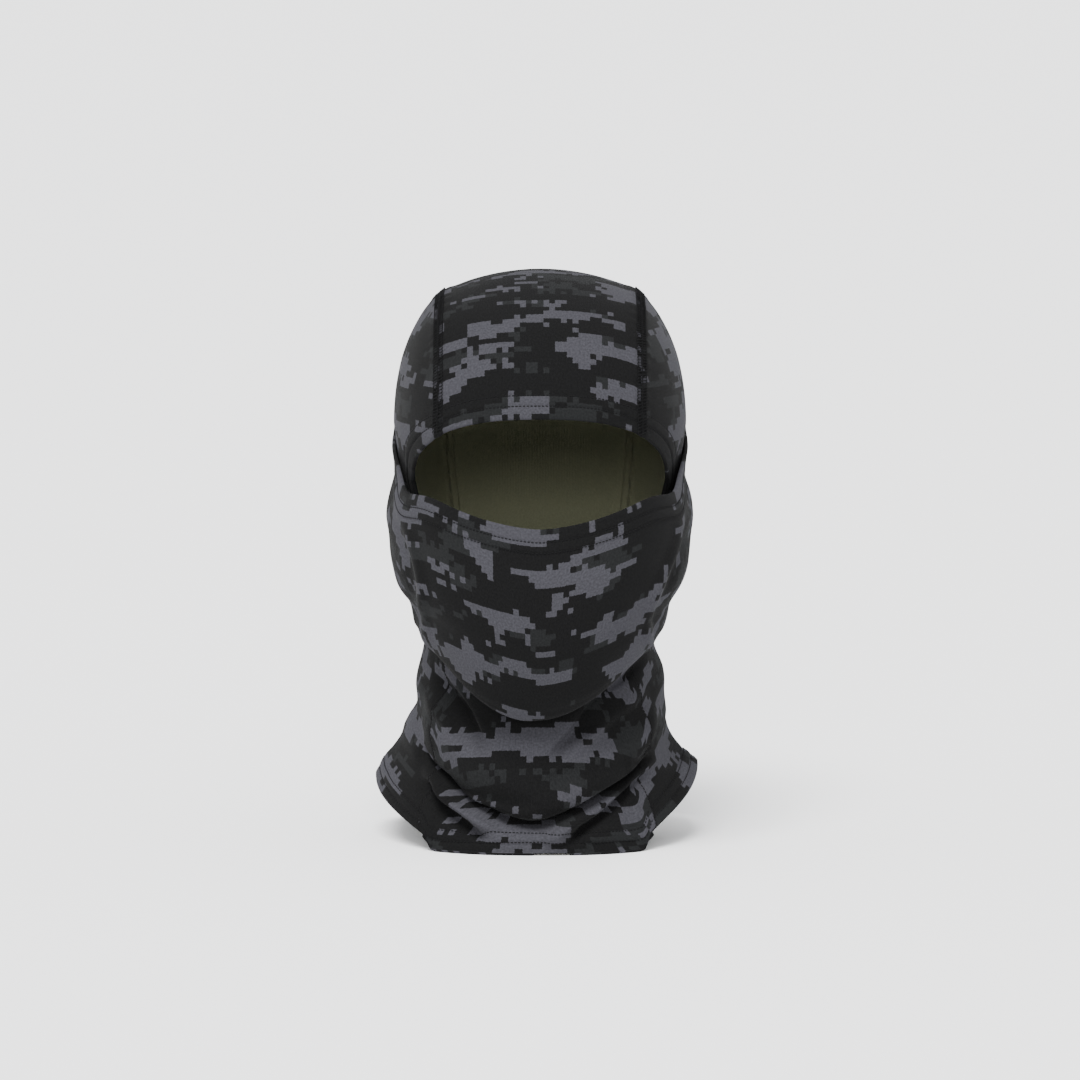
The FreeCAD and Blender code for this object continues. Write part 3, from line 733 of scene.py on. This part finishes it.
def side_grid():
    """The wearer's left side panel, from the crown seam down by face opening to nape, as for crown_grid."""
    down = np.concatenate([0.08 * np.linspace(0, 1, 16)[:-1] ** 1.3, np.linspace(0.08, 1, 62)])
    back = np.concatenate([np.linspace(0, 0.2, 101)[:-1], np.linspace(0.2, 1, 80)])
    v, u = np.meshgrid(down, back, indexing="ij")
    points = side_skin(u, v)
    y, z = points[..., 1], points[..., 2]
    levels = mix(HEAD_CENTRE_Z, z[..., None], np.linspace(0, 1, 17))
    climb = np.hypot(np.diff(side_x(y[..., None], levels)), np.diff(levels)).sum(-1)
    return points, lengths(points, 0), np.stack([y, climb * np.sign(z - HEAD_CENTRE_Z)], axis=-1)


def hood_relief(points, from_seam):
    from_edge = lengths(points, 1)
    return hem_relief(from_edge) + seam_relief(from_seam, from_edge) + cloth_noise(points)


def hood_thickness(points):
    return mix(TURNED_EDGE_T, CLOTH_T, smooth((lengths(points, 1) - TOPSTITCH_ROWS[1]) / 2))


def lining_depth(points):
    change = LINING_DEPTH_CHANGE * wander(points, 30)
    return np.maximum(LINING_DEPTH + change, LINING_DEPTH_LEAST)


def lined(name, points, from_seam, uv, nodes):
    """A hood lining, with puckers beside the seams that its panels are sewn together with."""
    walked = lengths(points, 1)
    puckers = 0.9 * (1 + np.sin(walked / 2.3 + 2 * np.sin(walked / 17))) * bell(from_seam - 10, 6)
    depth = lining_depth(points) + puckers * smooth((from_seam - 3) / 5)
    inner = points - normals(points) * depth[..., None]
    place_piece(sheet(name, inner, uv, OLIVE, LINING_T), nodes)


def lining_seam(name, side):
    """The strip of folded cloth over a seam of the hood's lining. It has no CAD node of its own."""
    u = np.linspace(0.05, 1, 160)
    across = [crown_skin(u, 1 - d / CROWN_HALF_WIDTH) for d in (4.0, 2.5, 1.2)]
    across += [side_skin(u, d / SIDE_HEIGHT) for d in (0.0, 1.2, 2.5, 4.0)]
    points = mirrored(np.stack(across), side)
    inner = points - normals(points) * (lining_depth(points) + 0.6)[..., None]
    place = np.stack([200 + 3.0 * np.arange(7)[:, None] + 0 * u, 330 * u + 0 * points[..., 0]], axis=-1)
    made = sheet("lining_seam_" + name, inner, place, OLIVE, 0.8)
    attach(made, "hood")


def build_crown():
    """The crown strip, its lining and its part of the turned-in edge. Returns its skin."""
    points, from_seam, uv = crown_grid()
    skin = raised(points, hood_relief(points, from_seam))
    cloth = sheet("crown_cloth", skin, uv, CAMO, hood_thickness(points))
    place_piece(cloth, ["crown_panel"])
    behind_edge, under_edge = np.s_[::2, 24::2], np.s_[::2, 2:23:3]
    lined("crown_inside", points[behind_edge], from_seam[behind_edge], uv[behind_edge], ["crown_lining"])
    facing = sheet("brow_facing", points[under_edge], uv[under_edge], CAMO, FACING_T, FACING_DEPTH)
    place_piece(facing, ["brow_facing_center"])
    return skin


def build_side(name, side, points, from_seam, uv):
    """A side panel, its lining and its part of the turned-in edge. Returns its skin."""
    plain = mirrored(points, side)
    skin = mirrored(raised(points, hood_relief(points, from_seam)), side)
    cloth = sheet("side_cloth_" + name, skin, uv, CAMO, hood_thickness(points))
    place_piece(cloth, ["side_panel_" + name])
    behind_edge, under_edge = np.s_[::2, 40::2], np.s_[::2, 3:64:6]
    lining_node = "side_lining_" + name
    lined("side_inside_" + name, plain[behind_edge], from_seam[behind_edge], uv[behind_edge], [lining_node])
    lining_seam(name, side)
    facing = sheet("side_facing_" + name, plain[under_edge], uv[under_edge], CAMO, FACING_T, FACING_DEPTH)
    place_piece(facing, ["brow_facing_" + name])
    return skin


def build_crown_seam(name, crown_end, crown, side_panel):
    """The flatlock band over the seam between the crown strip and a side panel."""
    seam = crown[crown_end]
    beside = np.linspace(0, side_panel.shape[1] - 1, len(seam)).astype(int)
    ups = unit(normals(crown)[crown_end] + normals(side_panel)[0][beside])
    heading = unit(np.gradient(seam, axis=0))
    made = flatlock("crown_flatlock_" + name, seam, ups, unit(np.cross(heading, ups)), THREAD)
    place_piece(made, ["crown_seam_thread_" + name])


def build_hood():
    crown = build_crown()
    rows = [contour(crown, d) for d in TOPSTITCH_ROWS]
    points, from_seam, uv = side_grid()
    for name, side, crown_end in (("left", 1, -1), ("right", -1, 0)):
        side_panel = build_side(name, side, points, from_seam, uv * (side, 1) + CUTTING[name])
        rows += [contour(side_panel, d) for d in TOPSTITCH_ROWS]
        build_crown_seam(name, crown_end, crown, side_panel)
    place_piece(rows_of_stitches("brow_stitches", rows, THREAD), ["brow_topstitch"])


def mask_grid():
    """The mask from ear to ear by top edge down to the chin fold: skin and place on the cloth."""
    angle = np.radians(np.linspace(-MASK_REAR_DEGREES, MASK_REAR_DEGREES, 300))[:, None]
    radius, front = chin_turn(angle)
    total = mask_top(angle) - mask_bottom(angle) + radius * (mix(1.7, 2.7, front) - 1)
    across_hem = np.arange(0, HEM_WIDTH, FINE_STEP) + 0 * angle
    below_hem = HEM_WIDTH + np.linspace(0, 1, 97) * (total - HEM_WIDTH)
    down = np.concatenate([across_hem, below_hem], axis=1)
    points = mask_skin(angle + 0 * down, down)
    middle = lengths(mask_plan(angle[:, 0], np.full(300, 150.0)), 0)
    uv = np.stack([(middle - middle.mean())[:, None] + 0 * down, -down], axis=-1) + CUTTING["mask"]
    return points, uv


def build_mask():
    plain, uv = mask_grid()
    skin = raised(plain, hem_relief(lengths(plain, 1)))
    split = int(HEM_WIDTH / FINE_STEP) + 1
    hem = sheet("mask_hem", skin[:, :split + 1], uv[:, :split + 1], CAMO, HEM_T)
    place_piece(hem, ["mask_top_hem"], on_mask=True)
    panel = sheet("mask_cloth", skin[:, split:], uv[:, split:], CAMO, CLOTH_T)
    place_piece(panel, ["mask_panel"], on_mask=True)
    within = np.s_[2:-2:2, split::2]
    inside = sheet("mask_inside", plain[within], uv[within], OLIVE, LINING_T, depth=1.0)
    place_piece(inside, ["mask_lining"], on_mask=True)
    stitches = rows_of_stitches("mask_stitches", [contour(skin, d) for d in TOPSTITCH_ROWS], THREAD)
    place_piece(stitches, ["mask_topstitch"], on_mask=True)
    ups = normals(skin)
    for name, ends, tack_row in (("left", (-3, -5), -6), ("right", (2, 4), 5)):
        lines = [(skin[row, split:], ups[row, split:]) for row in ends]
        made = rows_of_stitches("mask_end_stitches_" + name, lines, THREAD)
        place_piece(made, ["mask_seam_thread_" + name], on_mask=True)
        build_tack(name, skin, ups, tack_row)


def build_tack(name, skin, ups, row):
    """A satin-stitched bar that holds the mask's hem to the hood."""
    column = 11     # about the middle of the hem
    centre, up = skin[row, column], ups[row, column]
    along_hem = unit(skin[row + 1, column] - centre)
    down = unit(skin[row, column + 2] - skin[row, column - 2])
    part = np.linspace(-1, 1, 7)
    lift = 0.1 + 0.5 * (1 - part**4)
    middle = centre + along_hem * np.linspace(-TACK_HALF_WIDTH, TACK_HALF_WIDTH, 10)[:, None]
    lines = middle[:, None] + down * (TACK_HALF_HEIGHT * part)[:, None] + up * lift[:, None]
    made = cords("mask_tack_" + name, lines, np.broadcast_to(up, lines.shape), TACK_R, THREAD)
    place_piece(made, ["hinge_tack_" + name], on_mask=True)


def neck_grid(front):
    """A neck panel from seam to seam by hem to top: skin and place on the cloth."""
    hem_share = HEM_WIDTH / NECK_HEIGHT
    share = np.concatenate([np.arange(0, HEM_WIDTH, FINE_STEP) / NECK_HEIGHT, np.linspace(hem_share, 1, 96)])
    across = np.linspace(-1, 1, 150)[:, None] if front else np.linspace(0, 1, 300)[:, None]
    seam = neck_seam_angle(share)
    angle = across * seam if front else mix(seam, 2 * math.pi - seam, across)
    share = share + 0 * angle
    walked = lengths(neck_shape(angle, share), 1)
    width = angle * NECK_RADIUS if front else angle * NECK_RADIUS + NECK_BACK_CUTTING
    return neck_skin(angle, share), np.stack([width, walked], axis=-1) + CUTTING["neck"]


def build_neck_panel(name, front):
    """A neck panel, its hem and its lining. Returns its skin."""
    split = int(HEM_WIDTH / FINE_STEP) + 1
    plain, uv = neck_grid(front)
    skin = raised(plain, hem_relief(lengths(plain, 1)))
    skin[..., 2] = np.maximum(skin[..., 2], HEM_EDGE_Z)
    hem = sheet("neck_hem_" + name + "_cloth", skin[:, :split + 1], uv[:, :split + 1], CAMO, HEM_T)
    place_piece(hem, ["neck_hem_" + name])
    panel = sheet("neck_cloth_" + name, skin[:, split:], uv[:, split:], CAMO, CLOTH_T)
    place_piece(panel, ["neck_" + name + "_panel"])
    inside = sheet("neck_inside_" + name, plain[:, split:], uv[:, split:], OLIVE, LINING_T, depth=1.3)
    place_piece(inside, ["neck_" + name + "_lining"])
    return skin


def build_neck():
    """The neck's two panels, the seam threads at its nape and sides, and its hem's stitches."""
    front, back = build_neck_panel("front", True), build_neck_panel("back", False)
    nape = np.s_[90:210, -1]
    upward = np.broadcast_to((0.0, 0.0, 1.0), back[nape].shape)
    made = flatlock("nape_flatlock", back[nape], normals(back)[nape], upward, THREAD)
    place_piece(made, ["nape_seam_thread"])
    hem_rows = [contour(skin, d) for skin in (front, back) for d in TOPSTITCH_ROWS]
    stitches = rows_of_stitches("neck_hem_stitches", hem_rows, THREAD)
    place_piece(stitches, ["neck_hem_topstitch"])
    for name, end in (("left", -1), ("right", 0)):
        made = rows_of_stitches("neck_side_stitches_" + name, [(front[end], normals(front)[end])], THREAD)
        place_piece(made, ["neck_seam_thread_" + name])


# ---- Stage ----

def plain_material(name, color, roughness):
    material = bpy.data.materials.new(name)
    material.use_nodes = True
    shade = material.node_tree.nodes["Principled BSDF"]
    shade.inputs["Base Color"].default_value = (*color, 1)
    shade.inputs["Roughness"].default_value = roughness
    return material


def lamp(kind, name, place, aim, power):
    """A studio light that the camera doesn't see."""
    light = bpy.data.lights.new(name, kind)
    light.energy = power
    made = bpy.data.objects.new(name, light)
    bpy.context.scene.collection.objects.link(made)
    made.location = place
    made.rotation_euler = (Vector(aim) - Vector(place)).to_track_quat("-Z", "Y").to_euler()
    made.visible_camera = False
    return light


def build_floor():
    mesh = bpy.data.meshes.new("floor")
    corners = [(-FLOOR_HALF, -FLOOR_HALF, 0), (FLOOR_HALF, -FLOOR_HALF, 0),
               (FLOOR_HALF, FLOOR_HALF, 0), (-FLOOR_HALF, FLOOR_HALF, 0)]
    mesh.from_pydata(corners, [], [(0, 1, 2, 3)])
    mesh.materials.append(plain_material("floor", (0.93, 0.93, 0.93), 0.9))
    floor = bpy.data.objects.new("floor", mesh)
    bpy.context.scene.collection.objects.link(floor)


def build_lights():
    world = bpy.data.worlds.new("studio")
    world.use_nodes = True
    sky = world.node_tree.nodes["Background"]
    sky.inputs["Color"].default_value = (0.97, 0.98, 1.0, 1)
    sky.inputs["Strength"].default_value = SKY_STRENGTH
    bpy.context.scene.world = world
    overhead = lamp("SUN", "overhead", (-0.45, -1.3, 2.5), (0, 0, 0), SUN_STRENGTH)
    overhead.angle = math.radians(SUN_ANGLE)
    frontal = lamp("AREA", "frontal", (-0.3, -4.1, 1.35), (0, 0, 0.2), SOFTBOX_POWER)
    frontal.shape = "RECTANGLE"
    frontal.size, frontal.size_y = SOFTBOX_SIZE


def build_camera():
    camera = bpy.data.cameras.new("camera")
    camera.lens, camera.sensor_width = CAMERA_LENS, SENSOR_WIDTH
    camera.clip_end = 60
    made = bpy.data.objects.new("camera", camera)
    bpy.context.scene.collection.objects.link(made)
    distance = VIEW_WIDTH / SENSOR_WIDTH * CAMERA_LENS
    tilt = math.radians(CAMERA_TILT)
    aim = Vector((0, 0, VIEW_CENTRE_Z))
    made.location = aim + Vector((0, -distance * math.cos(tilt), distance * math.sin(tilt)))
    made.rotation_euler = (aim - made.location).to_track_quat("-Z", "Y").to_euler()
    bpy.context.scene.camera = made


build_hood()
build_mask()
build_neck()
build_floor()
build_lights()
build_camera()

+===+

**STATED TASK**
Determine the number of lines in the listing that hold the word "part", and supply that number and nothing further.

**EXPECTED ANSWER**
6